Sure, go ahead and quantify it using the kind of measure I'll
discuss in a moment. (And if that helps you buy a better anti-spam
tool, so much the better.) But remember that productivity is a
subjective concept, and keep the human costs in mind, not just the
monetary figures.
If you're going to consider productivity lost to spam, interpret
it in the context of your own organization. Do you hire extra people
because the work can't get done with existing staff because they're
too busy deleting spam messages? Would more get done in less time if
people didn't have so much spam to deal with? Would the help desk be
able to solve more problems if they didn't have so many spam reports
to respond to? Would employees be able to concentrate on their work
better if they didn't get distracted by the occasional "eye-popping"
spam message? Would they be less frustrated in their jobs? These
sorts of questions are very relevant when it comes to measuring
productivity.
Hard spam costs
Let's start with the hard costs of spam, the actual cash you must
spend to handle it. Last month, the Radicati Group (http://www.radicati.com)
newsletter discussed the "IT Cost of Spam," using an estimation
technique you can try in your own organization. The basic idea
behind this method is that each mail server costs an average amount
to operate, factoring in acquisition, upkeep, and all other costs.

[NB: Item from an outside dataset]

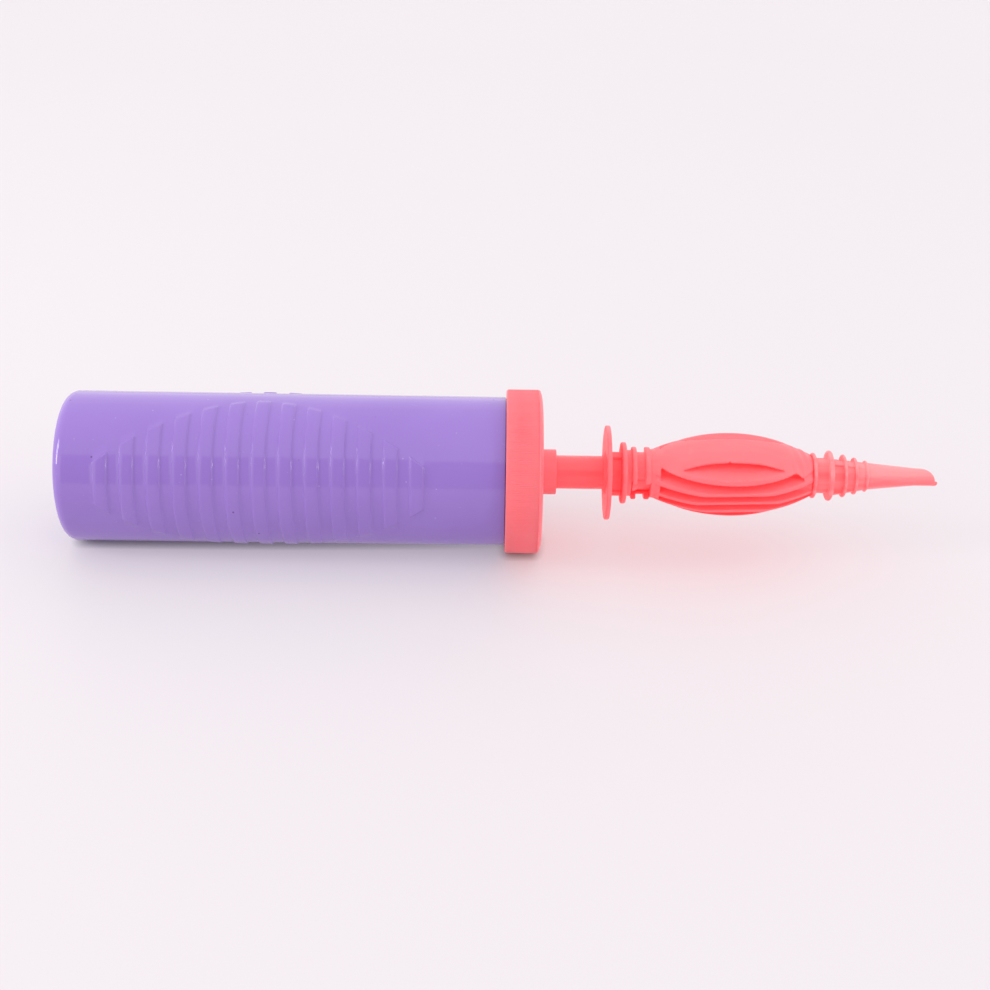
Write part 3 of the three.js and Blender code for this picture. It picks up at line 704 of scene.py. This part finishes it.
def nozzle_field(x, y, z):
    front, top = turned_axes(y, z, BEVEL_FACES_UP)
    r = np.hypot(y, z)
    shank = np.maximum(r - SHANK_R, np.maximum(NOZZLE_START - x, x - SHANK_END_X))
    cone_r = CONE_R + (SPOUT_R - CONE_R) * (x - CONE_X[0]) / (CONE_X[1] - CONE_X[0])
    wall_r = np.where(x < ROOT_END_X, ROOT_R, np.maximum(SPOUT_R, cone_r))
    body = np.maximum(r - wall_r, np.maximum(HANDLE_END + 0.1 - x, x - NOZZLE_END - 1))
    for bead_x, bead_r, half in BEADS:
        bead = np.hypot(np.maximum(r - bead_r + half, 0), x - bead_x) - half
        body = smooth_min(body, bead, 0.2)
    first_x, first_r, first_half = BEADS[0]
    foot = np.maximum(np.maximum(HANDLE_END + 0.1 - x, x - first_x), r - first_r + first_half)
    body = np.minimum(body, foot)
    along = (x - GUSSET_X[0]) / (GUSSET_X[1] - GUSSET_X[0])
    gusset_r = GUSSET_R[0] + (GUSSET_R[1] - GUSSET_R[0]) * along
    ends = np.maximum(np.maximum(GUSSET_X[0] - x, x - GUSSET_X[1]), r - gusset_r)
    for turn in (60, 180, 300):
        out, side = turned_axes(y, z, BEVEL_FACES_UP + turn)
        gusset = np.maximum(np.maximum(np.abs(side) - GUSSET_WIDTH / 2, -out), ends)
        body = smooth_min(body, gusset, 0.3)
    solid = np.minimum(shank, body)
    bevel = np.hypot(np.maximum(x - BEVEL_X, 0), front - BEVEL_FRONT) - BEVEL_R
    solid = smooth_max(solid, bevel - 0.5 * np.maximum(BEVEL_X - x, 0), 0.5)
    lip = np.sqrt((x - NOZZLE_END + LIP_R) ** 2 + (front - LIP_FRONT) ** 2 + top**2) - LIP_R
    solid = smooth_min(solid, lip, 0.4)
    return smooth_max(solid, np.interp(x, NOZZLE_BORE_X, NOZZLE_BORE_R) - r, 0.2)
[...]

If you know how many servers you have, how much each server costs
your organization, on average, and what percentage of your mail
volume is spam, then you can figure how many of your servers are, in
effect, "spam servers" -- needed mainly to keep up with the spam
volume -- and can chalk up the cost of those servers to the cost of
combating spam.
Radicati estimated the total purchase, deployment, and upkeep
cost of an Exchange server to be nearly $97,000 per year. (About
two-thirds of that cost, however, is due to "downtime," which
includes both overtime for administrators to handle scheduled
downtime outside normal business hours and, for unscheduled downtime
that occurs during business hours, the salaries for an estimated 25%
of users who are unproductive during the email outage. If that
scenario doesn't fit your situation, you might want to reduce the
estimated per-server cost accordingly.) Their research has shown the
average company's mail stream is currently 24% spam. Therefore, if a
company has 10,000 users and, on average, 21 servers, then only 16
of those servers are needed to process legitimate mail; the other
five are "spam servers" at a cost amounting to nearly $490,000 or
about $49 per user mailbox.
Radicati estimates that spam volume will increase to 50% by 2007,
and that the same 10,000-person company would need 50 servers to
serve the same 10,000 users. Half of them, however, would be
chugging away at spam.
Another way to analyze the spam situation would be to perform
similar calculations on an incremental basis. Based on your current
costs, what would it take to add one or more new mail servers to
keep up with increasing spam volume? Would you need to add a new
fulltime administrator as well?
Soft spam costs
If the hard costs of spam aren't enough to convince your
organization to beef up its anti-spam protection, you might throw in
some soft costs, keeping in mind my earlier caveat that these are
largely subjective figures.
Ferris Research (http://www.ferris.com)
estimated last January that the productivity loss due to spam in the
U.S. alone in 2002 was $3.6 billion out of a total spam cost of $8.9
billion. The productivity figure included both time spent
determining if a message was spam and time spent reporting spam to
the help desk. If you want to do your own calculations, Ferris
provides an Excel spreadsheet you can download from
http://www.ferris.com/url/spamcalculator.html.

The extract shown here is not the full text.